Donatello Carves his Mary Magdalene
Donatello was apparently inactive during the last three years at Padua, the work for the San Antonio altar unpaid for and the Gattamelata monument not placed until 1453.
He had dismissed the large force of sculptors and stone masons used on these projects. Offers of other commissions reached him from Mantua, Modena, Ferrara, and even perhaps from Naples, but nothing came of them. Clearly, Donatello was passing through a crisis that prevented him from working. He was later quoted as saying that he almost died "among those frogs in Padua." In 1456 the Florentine physician Giovanni Chellini noted in his account book that he had successfully treated the master for a protracted illness.

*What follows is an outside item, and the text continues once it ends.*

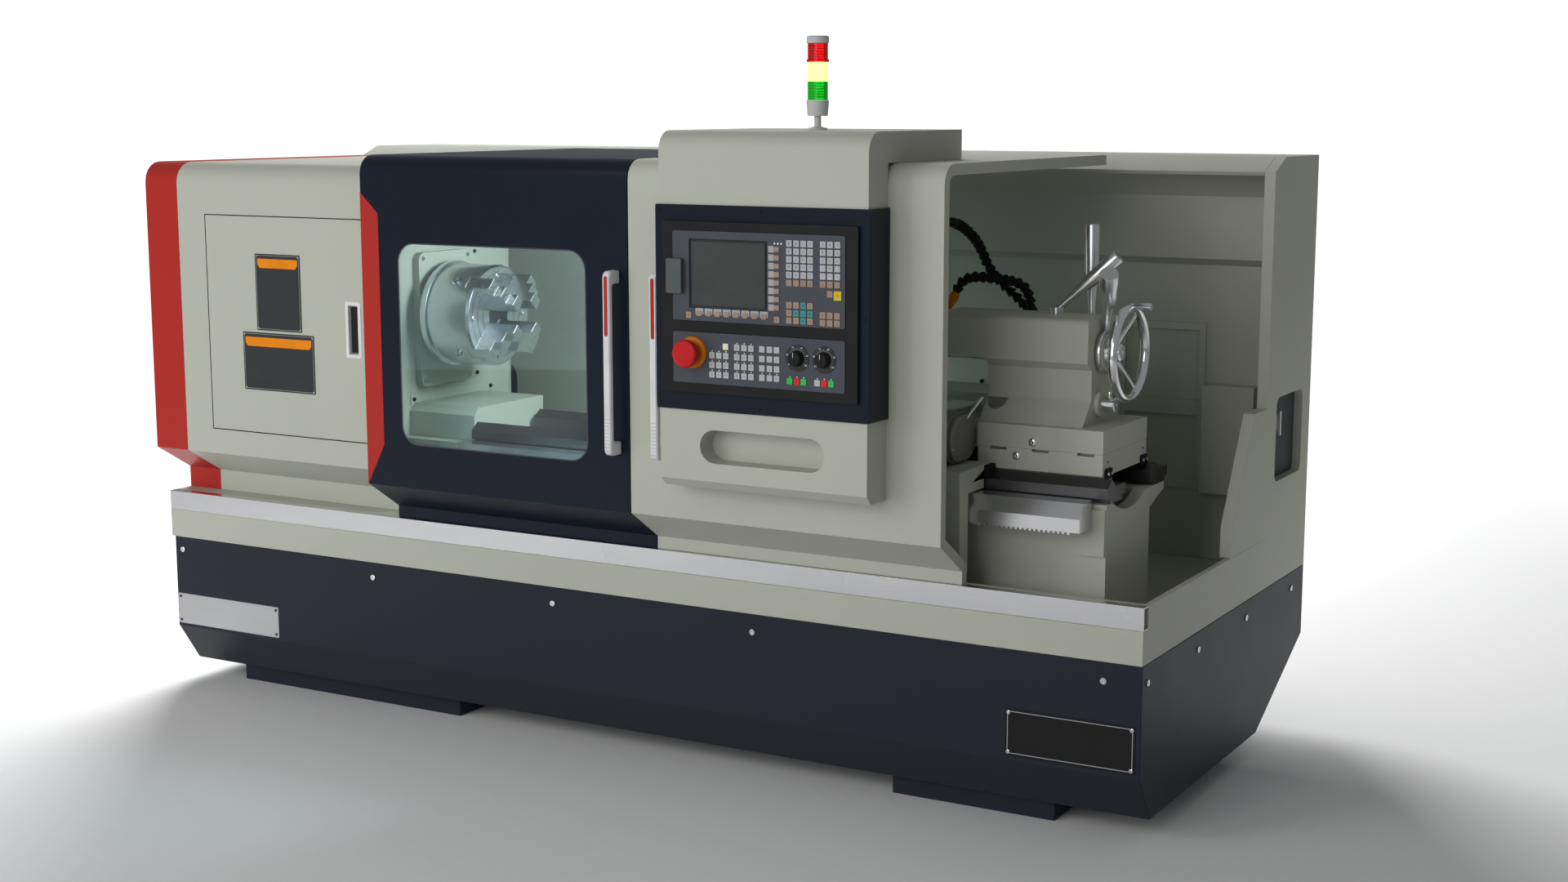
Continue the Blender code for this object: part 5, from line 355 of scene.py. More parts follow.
def add_turned(shape, profile, place, normal, steps=32):
    """A profile of (radius, height) pairs swept round the normal, from its top centre to its foot."""
    turn = Matrix.Translation(place) @ facing(normal)
    rings = []
    for radius, height in profile:
        if radius == 0:
            rings.append([shape.verts.new(turn @ Vector((0, 0, height)))])
            continue
        ring = []
        for step in range(steps):
            angle = 2 * math.pi * step / steps
            ring.append(shape.verts.new(turn @ Vector((radius * math.cos(angle), radius * math.sin(angle),
                height))))
        rings.append(ring)
    for upper, lower in zip(rings, rings[1:]):
        for step in range(steps):
            after = (step + 1) % steps
            corners = [upper[step % len(upper)], lower[step % len(lower)], lower[after % len(lower)],
                upper[after % len(upper)]]
            face = []
            for corner in corners:
                if corner not in face:
                    face.append(corner)
            if len(face) > 2:
                shape.faces.new(face)


def add_prism(shape, outline, place, normal, start, end):
    """An outline of (x, y) points, x to the right from the front, from start to end along the normal."""
    turn = Matrix.Translation(place) @ facing(normal)
    lower = [shape.verts.new(turn @ Vector((x, y, start))) for x, y in outline]
    upper = [shape.verts.new(turn @ Vector((x, y, end))) for x, y in outline]
    shape.faces.new(upper)
    shape.faces.new(lower[::-1])
    count = len(outline)
    for index in range(count):
        after = (index + 1) % count
        shape.faces.new((lower[index], lower[after], upper[after], upper[index]))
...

Donatello completed only two works between 1450 and 1455: the wooden statue St John the Baptist in Santa Maria Gloriosa dei Frari, Venice, shortly before his return to Florence; and an even more extraordinary figure of Mary Magdalen in the Florentine baptistery. Both works show new insight into psychological reality; Donatello's formerly powerful bodies have become withered and spidery, overwhelmed, as it were, by emotional tensions within. When the Magdalen was damaged in the 1966 flood at Florence, restoration work revealed the original painted surface, including realistic flesh tones and golden highlights throughout the saint's hair.